Records that describe objects:
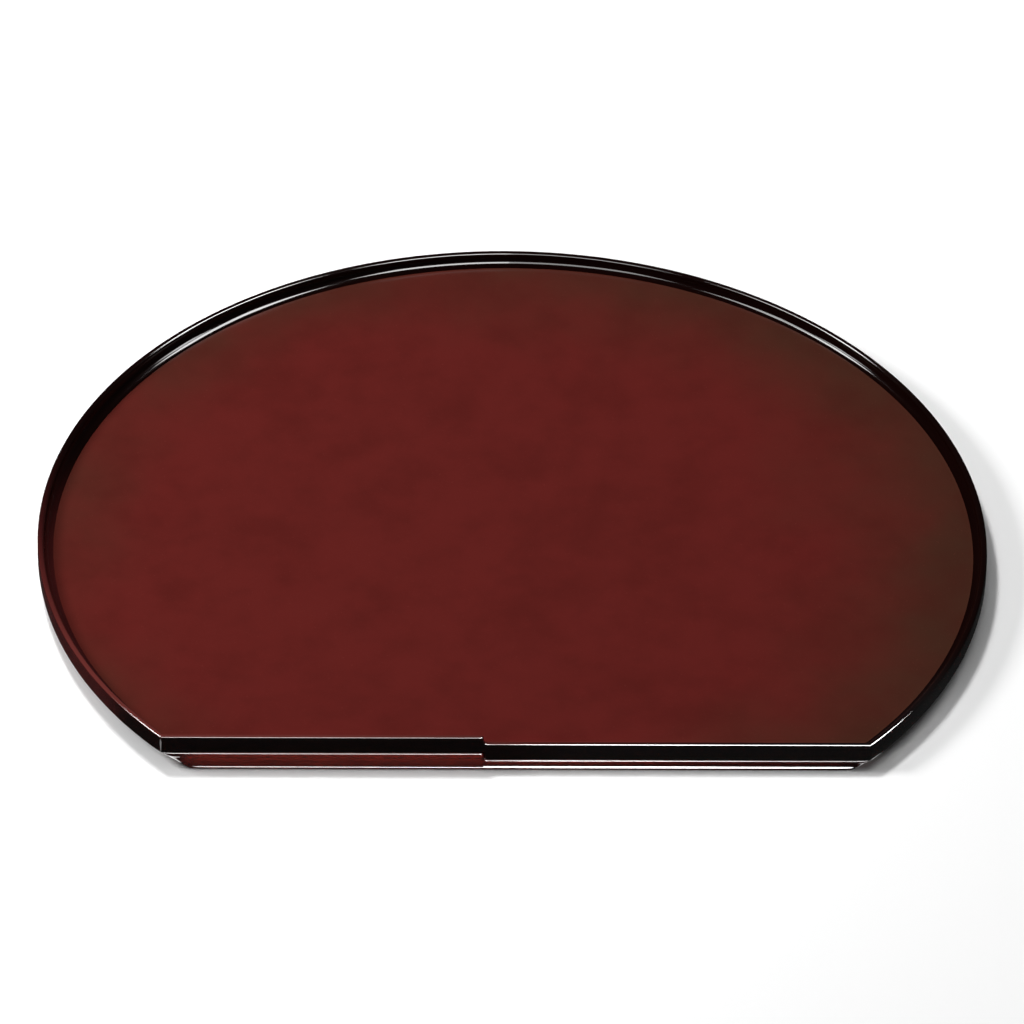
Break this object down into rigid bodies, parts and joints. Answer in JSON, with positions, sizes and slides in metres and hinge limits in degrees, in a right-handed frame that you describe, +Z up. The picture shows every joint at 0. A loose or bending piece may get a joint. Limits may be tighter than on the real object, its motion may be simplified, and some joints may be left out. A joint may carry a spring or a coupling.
{
  "type": "half-moon lacquer tray",
  "caption": "Shallow half-moon wooden tray in dark red lacquer, with a low black rim on the curve and a straight front edge that steps down from left to right.",
  "frame": {"origin": "middle of the tray's footprint box, on the surface it stands on", "axes": "+X to the right along the straight front edge, +Y to the back of the curve, +Z up"},
  "size_m": [0.36, 0.304, 0.0145],
  "materials": {
    "floor_lacquer": "clear red-brown lacquer over a red ground on a wooden board, soft satin gloss, cloudy darker patches towards the rim",
    "rim_lacquer": "near-black gloss lacquer on wood, edges polished bright, the inside face rubbed through to red-brown",
    "foot_lacquer": "dark red gloss lacquer on wood",
    "bare_wood": "plain planed hardwood, hidden inside the joints",
    "bamboo": "smoked bamboo pegs, trimmed flush"
  },
  "bodies": {
    "root": {"floor_panel": "floor_lacquer", "rim_hoop": "rim_lacquer", "front_rail_left": "rim_lacquer", "front_rail_right": "rim_lacquer", "base_hoop": "foot_lacquer", "base_rail": "foot_lacquer", "corner_spline_left": "bare_wood", "corner_spline_right": "bare_wood", "step_dowel": "bare_wood", "batten_left": "foot_lacquer", "batten_right": "foot_lacquer", "rim_pegs": "bamboo", "rail_pegs": "bamboo", "batten_pegs": "bamboo"}
  },
  "joints": []
}
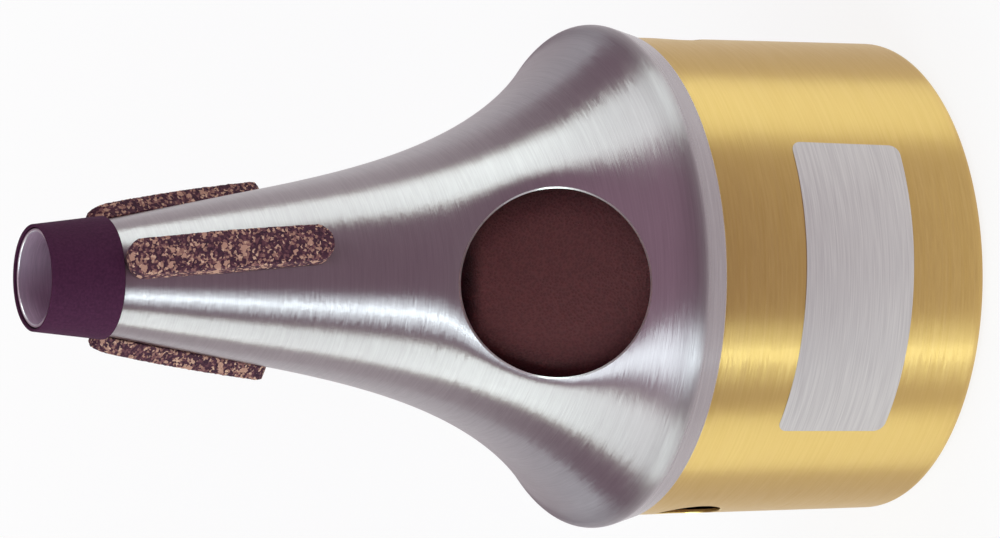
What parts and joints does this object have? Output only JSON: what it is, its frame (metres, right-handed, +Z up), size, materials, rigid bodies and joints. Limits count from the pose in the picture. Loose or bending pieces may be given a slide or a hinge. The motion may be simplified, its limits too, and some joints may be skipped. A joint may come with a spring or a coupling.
{
  "type": "trumpet bucket mute",
  "caption": "Bucket mute for a trumpet: a corked, flared aluminium cone with large side holes, pushed over a foam-lined brass bucket.",
  "frame": {"origin": "centre of the bucket's flat closed end", "axes": "+Z up the mute's axis to the small end; -Y through the middle of one large hole, +Y through the other"},
  "size_m": [0.1144, 0.1144, 0.2087],
  "materials": {
    "drawn_brass": "drawn brass, brushed and clear lacquered",
    "spun_aluminium": "spun aluminium, brushed round the axis",
    "black_rubber": "matte black rubber tube",
    "granulated_cork": "pressed cork granules, light on dark",
    "brown_foam": "dark brown open-cell sheet foam"
  },
  "bodies": {
    "bucket": {"bucket_cup": "drawn_brass", "foam_liner": "brown_foam", "foam_base_pad": "brown_foam"},
    "cone": {"cone_shell": "spun_aluminium", "neck_sleeve": "black_rubber", "cork_strip_1": "granulated_cork", "cork_strip_2": "granulated_cork", "cork_strip_3": "granulated_cork"}
  },
  "joints": [
    {"name": "cone_pull_off", "type": "slide", "parent": "bucket", "child": "cone", "axis": [0, 0, 1], "range_m": [0, 0.03]}
  ]
}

▸ Task objective: Using the listing above, list every line in which the string "bodies" occurs.

▸ Task solution:
Break this object down into rigid bodies, parts and joints. Answer in JSON, with positions, sizes and slides in metres and hinge limits in degrees, in a right-handed frame that you describe, +Z up. The picture shows every joint at 0. A loose or bending piece may get a joint. Limits may be tighter than on the real object, its motion may be simplified, and some joints may be left out. A joint may carry a spring or a coupling.
  "bodies": {
What parts and joints does this object have? Output only JSON: what it is, its frame (metres, right-handed, +Z up), size, materials, rigid bodies and joints. Limits count from the pose in the picture. Loose or bending pieces may be given a slide or a hinge. The motion may be simplified, its limits too, and some joints may be skipped. A joint may come with a spring or a coupling.
  "bodies": {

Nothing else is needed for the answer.